Task directions — Output all of the entries below precisely as written.

____________

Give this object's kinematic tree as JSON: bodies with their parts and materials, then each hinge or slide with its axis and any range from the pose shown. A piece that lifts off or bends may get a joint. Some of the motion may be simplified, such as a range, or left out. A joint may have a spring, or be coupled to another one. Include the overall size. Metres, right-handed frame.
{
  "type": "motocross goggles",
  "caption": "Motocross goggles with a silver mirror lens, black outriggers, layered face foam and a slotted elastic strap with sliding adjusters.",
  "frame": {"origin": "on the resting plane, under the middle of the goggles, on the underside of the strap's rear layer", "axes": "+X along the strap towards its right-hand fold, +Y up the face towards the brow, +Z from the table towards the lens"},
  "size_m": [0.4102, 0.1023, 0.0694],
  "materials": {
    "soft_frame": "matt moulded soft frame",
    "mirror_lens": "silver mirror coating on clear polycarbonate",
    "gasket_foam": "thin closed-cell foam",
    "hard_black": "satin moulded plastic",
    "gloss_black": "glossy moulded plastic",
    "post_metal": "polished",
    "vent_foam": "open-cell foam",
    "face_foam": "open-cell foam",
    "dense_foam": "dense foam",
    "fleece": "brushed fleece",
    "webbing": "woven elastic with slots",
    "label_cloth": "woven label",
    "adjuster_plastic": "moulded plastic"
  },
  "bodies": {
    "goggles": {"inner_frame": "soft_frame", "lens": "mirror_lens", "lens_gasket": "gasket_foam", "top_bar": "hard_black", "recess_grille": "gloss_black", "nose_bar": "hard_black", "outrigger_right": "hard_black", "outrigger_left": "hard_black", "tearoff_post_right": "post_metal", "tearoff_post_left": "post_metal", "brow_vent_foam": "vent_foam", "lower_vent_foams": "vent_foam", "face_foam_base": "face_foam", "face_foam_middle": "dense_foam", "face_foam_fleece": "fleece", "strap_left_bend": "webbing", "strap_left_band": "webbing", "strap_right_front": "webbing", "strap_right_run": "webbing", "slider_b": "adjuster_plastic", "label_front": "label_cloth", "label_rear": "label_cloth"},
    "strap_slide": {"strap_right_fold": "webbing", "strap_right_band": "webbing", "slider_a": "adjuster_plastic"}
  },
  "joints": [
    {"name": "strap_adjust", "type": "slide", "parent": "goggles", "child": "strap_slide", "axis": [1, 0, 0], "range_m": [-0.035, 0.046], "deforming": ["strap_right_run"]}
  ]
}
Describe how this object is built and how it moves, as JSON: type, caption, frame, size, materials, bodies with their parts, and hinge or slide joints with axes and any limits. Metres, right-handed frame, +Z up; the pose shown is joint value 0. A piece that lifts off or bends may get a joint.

____________

Expected answer —
Give this object's kinematic tree as JSON: bodies with their parts and materials, then each hinge or slide with its axis and any range from the pose shown. A piece that lifts off or bends may get a joint. Some of the motion may be simplified, such as a range, or left out. A joint may have a spring, or be coupled to another one. Include the overall size. Metres, right-handed frame.
{
  "type": "motocross goggles",
  "caption": "Motocross goggles with a silver mirror lens, black outriggers, layered face foam and a slotted elastic strap with sliding adjusters.",
  "frame": {"origin": "on the resting plane, under the middle of the goggles, on the underside of the strap's rear layer", "axes": "+X along the strap towards its right-hand fold, +Y up the face towards the brow, +Z from the table towards the lens"},
  "size_m": [0.4102, 0.1023, 0.0694],
  "materials": {
    "soft_frame": "matt moulded soft frame",
    "mirror_lens": "silver mirror coating on clear polycarbonate",
    "gasket_foam": "thin closed-cell foam",
    "hard_black": "satin moulded plastic",
    "gloss_black": "glossy moulded plastic",
    "post_metal": "polished",
    "vent_foam": "open-cell foam",
    "face_foam": "open-cell foam",
    "dense_foam": "dense foam",
    "fleece": "brushed fleece",
    "webbing": "woven elastic with slots",
    "label_cloth": "woven label",
    "adjuster_plastic": "moulded plastic"
  },
  "bodies": {
    "goggles": {"inner_frame": "soft_frame", "lens": "mirror_lens", "lens_gasket": "gasket_foam", "top_bar": "hard_black", "recess_grille": "gloss_black", "nose_bar": "hard_black", "outrigger_right": "hard_black", "outrigger_left": "hard_black", "tearoff_post_right": "post_metal", "tearoff_post_left": "post_metal", "brow_vent_foam": "vent_foam", "lower_vent_foams": "vent_foam", "face_foam_base": "face_foam", "face_foam_middle": "dense_foam", "face_foam_fleece": "fleece", "strap_left_bend": "webbing", "strap_left_band": "webbing", "strap_right_front": "webbing", "strap_right_run": "webbing", "slider_b": "adjuster_plastic", "label_front": "label_cloth", "label_rear": "label_cloth"},
    "strap_slide": {"strap_right_fold": "webbing", "strap_right_band": "webbing", "slider_a": "adjuster_plastic"}
  },
  "joints": [
    {"name": "strap_adjust", "type": "slide", "parent": "goggles", "child": "strap_slide", "axis": [1, 0, 0], "range_m": [-0.035, 0.046], "deforming": ["strap_right_run"]}
  ]
}
Describe how this object is built and how it moves, as JSON: type, caption, frame, size, materials, bodies with their parts, and hinge or slide joints with axes and any limits. Metres, right-handed frame, +Z up; the pose shown is joint value 0. A piece that lifts off or bends may get a joint.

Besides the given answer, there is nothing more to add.